David J. Silva currently serves as Provost and Academic Vice President at Salem State University, Salem, Massachusetts. Prior to his appointment as provost in 2015, he served in various capacities at UT Arlington, including Professor of Linguistics, Distinguished Teaching Professor, Department of Linguistics and TESOL founding chairperson, and UT Arlington’s inaugural Vice Provost for Faculty Affairs. In 2013, he was elected as a Founding Fellow to the UT System Academy of Distinguished Teachers. A native of Medford, Massachusetts, Dr. Silva received his AB magna cum laude from Harvard University and his MA and PhD from Cornell University.

 

Michael Starbird is a University Distinguished Teaching Professor of Mathematics at UT Austin, where he directs the Inquiry Based Learning project.
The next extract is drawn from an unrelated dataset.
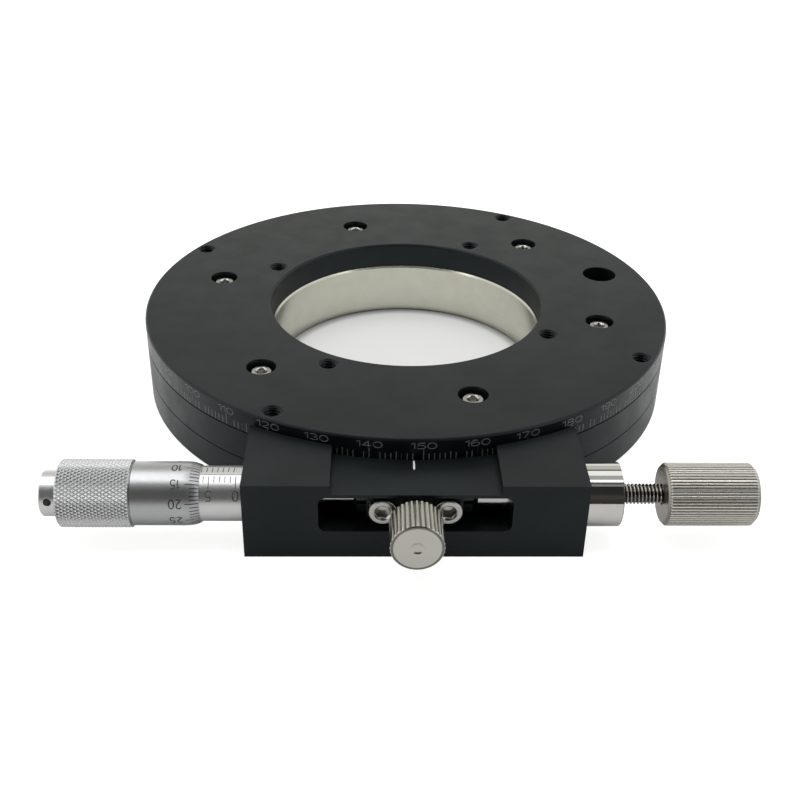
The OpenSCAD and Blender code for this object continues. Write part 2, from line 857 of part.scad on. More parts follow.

He has received numerous national, statewide, and campus teaching awards, and has produced DVD courses for The Teaching Company in The Great Courses series. He is an author or co-author of a number of popular books, including The 5 Elements of Effective Thinking, which is published by Princeton University Press.

 

James Vick is the Ashbel Smith Professor and Distinguished Teaching Professor of Mathematics at UT Austin. In addition to his teaching and research, he has served as associate dean of natural sciences, vice president for student affairs, and faculty athletic representative.

 

Michael Webber is Acting Director of the Energy Institute and Josey Centennial Professor in Energy Resources of Mechanical Engineering at UT Austin. His books include Thirst for Power: Energy, Water and Human Survival and Power Trip: the Story of Energy. He was selected to the 4th class of the Presidential Leadership Scholars, which is a leadership training program organized by Presidents George W. Bush and William J. Clinton. Webber has authored more than 400 publications, holds 5 patents, and serves on the advisory board for Scientific American.